Here a sample implementation:
# ./index/lib/index/push_articles_to_index.rb
module Index
class PushArticlesToIndex
def initialize(event_store, index_adapter, chunk_size = 1000)
@event_store = event_store
@index = index_adpater
@chunk_size = chunk_size
end
def call(starting_point = determine_starting_point)
while(!(events = fetch_from(starting_point)).empty?)
events.each do |event|
@index.push(build_index_data(event))
store_processed(event.event_id)
end
end
end
private
def fetch_from(event_id)
scope = @event_store.read
.stream('indexable-articles')
scope = scope.from(event_id) if event_id
scope.limit(@chunk_size)
end
def determine_starting_point
# ... read last processed event id
end
def store_processed(event_id)
# ... store processed event id
end
def build_index_data(event)
# ... does not matter here, some hash probably ;)
end
end
end
Why a separate process?
Let’s start with cons of this solution. The obvious one is you need a separate process :) Maybe with separate deployment, separate CI etc. Probably more time will pass between publication of article and indexing it. So why bother?
Rebuilding an index
The external index is basically a read model of your articles metadata. Tailor made, aligned with capabilities of external index provider. Recreateable.
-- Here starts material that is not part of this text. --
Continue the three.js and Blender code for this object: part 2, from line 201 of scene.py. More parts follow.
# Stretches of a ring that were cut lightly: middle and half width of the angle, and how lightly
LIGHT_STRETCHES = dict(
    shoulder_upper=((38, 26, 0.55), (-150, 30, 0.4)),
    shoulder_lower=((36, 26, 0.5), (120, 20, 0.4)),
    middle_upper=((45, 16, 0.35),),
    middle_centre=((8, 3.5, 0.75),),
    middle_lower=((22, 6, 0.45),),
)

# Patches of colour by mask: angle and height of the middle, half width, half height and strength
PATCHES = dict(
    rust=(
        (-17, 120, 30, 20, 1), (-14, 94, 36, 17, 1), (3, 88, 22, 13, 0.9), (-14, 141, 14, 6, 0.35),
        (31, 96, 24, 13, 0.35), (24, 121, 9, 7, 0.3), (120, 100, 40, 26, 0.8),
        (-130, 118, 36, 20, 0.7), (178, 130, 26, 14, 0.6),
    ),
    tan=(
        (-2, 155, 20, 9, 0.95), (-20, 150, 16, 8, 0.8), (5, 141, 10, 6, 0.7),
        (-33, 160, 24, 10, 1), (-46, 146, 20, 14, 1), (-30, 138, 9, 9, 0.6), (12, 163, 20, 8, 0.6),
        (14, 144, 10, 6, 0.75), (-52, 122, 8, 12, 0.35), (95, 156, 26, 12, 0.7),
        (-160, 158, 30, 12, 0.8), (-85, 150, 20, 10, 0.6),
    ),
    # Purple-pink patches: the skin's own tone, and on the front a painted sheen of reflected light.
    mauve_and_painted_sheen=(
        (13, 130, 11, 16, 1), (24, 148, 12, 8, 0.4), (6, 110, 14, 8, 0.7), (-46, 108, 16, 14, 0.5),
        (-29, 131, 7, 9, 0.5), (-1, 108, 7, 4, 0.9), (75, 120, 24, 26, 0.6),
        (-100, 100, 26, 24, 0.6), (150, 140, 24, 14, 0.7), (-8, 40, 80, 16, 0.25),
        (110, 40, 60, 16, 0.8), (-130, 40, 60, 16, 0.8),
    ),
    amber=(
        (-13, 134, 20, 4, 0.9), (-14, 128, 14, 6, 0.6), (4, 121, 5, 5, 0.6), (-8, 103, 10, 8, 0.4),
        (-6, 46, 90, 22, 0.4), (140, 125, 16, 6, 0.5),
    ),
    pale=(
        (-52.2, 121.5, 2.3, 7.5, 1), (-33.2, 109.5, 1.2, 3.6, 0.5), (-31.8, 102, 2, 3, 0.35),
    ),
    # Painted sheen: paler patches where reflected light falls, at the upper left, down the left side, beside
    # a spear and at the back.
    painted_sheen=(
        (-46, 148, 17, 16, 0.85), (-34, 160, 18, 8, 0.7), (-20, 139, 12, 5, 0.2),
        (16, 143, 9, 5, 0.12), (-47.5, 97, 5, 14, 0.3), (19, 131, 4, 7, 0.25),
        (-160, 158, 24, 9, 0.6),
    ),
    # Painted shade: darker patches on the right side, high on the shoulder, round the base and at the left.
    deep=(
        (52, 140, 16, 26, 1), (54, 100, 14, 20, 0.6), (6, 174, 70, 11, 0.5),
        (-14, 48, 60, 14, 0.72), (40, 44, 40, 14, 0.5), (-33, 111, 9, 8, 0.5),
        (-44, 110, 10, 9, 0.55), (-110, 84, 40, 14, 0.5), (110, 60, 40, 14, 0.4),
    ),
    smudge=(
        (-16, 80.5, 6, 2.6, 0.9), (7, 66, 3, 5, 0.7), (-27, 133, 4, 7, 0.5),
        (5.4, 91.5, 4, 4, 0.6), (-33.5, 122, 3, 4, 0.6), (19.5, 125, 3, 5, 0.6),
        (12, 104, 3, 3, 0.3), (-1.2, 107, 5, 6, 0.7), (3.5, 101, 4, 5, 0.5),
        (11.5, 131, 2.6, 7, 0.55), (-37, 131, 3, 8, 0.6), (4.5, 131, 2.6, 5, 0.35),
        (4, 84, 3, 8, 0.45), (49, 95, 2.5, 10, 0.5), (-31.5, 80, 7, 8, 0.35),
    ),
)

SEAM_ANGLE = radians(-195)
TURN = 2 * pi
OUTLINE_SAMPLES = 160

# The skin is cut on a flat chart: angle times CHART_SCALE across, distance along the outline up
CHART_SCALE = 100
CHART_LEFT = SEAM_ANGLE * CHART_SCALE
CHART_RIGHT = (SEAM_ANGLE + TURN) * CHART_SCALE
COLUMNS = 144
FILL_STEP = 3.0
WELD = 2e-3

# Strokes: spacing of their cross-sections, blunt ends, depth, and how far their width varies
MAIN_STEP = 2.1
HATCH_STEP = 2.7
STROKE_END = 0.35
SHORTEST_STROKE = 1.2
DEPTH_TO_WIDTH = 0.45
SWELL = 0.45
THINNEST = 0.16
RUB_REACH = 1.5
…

This is what makes a difference here. To rebuild an index from scratch all you need to do is to remove the stored starting point for the catchup subscription and wait some time. The indexing will start from beginning and will go though all published articles until index will be up to date.
But there is more!
I’ve mentioned a scenario where you change your external index provider. Using a catchup subscription it will be quite easy. Just create new instance of the subscription process with different index adapter. Run it and wait until it catches up and indexes all the published articles. And then just switch your application to new external index and drop the old subscription.